The names around Peril Strait say it all – “Deadman’s Reach” and “Poison Cove” are a few of the designations on the bridge’s navigational chart placed in front of Columbia’s Third Mate, who feeds the captain real-time information. Up ahead, the Sergius Narrows can be almost impassable in the wrong tides. At its narrowest point, the waterway gives ships about 90 metres. Couple that with a ripping tide and the margin for error is hair-raisingly small. Remember Columbia is longer than the narrows are wide.

“We should have been here 20 minutes ago,” says Captain Ken Grieser as he stands at the helm with a watchful eye forward. Columbia was late leaving Juneau earlier in the day and the lost time means the tide and currents aren’t optimal.

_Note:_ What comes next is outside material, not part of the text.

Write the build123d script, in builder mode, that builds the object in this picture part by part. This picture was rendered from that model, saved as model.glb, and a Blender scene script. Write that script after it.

Above the captain a sign taped to the varnished wood window frame reminds those at the helm: “Constant vigilance is the price of safety.” The mood on the bridge isn’t tense but all appear attentive. Grieser, flanked by his senior officers, has done this passage many times. “Left five rudder; left 10,” he commands as the ship winds through the narrow channel. The waterway soon widens and the officers on the bridge breathe easier. “Take a break,” says the skipper; they’ll do a similar stretch again in 20 minutes. Grieser, 43, a soft-spoken yet confident Juneau-born ship’s master, spent five years in the US Navy and piloted frigates in the Persian Gulf before coming to the Marine Highway 13 years ago.

Pilot Gabriel Baylous, 29, is a sharp navigator who grew up in a port on the Marine Highway. At the helm for the arrival in Sitka, Baylous docks Columbia – longer than a football pitch – at the ferry terminal without batting an eye. Although an accomplished seaman, he says his father still sees him as the excited young boat enthusiast he once was. “Dad’s surprised they let me drive this thing. He wouldn’t let me drive his Bayliner,” the bright-eyed officer remarks. Deck cadet Meryl Chew, only 19, also grew up in one of the small towns served by the Marine Highway and knows these waters well. “They like hiring kids from Alaska here, so you’ve got a pretty good chance of getting a job,” says Chew.

At the ship’s aft, the solarium looks more like a campsite than a boat deck. Backpacks, sleeping bags and even tents are strewn about. A dynamic mix of locals, tourists and commuters pass the hours between ports, gawking at the misty-green fjords as the ferry sails by. These views are the stuff of legend, and they captivate onlookers scanning the water for their first look at a humpback whale or a bald eagle.

The wildlife viewing is punctuated with a thermos of coffee, a good book and even an impromptu game of cribbage between new friends. “If you come here, it would be a shame to not see Alaska this way,” says Swiss traveller Ramona Zehnder, seated on a solarium cot, as she eats her picnic lunch. “There really is no other option.”

This is a truth for Zehnder and the others who’ve forgone the staterooms for the cheaper, more scenic option of slumber in the solarium. While Zehnder is on the trip of a lifetime, her fellow passengers are just taking part in a routine voyage. This underscores a simple fact for Southeast Alaska’s residents: options to get around these parts are expensive and limited. “It costs us $100 each way to fly to Juneau, which makes the lower cost of the ferry more reasonable,” says Gustavus resident Karen Platt, bundled in her sleeping bag. This summer the one-way ferry tariff from Gustavus to Juneau is $33.

Platt and her nine-year-old daughter, Yarow, are on summer holiday, but most of the time their ferry trips are a means of survival. “We load the car and do dentist, eye and doctor visits all in one trip to Juneau,” says the mother.

There is calm on board these ships. Maybe it’s the fact they cover great distances and passengers have to be OK with the “slow boat”. For extended periods mobile phones don’t work and there is no internet. Behemoth cruise ships with their glitzy shows, buffets and gymnasiums dwarf Columbia as they pass by. These big luxury liners, with all their pomp, don’t make for the more organic experience found on this ferry.

If crunchy campers, picnic lunches and throwback lounges aren’t your thing, Columbia does have an indulgence or two worthy of world-class travellers. Inside the aft dining room, passengers sit and wait for a fresh piece of Alaskan salmon or local spot prawns. This evening’s meal service is much like one on land, with one seemingly un-American exception: tips are against the law.

And, as one waiter soon discovers, people don’t always remember that the law says tipping a state employee is a bribe. “Aw man, these people left a tip again,” he exclaims, as he dashes out of the dining room, hoping to return the gratuity. It’s yet another reminder of how unique this experience is.

It’s the afternoon of monocle’s last day onboard. As Columbia navigates the narrow channel leading to the port of Ketchikan, fishermen passing by in gillnet and seine boats turn and wave at the people observing from their perch on the ferry decks high above.

The air is almost electric when the ferry comes to town. Alaska’s flag – eight stars of gold arranged in the shape of the Big Dipper – is emblazoned on Columbia’s smoke stack. For locals, these ships are symbols of a state that has made the effort to keep its people connected. But when these big blue ships sail south, beyond Alaska’s waters, the flag they bear reminds onlookers of the unique and enchanting 49th state and the people who keep it moving.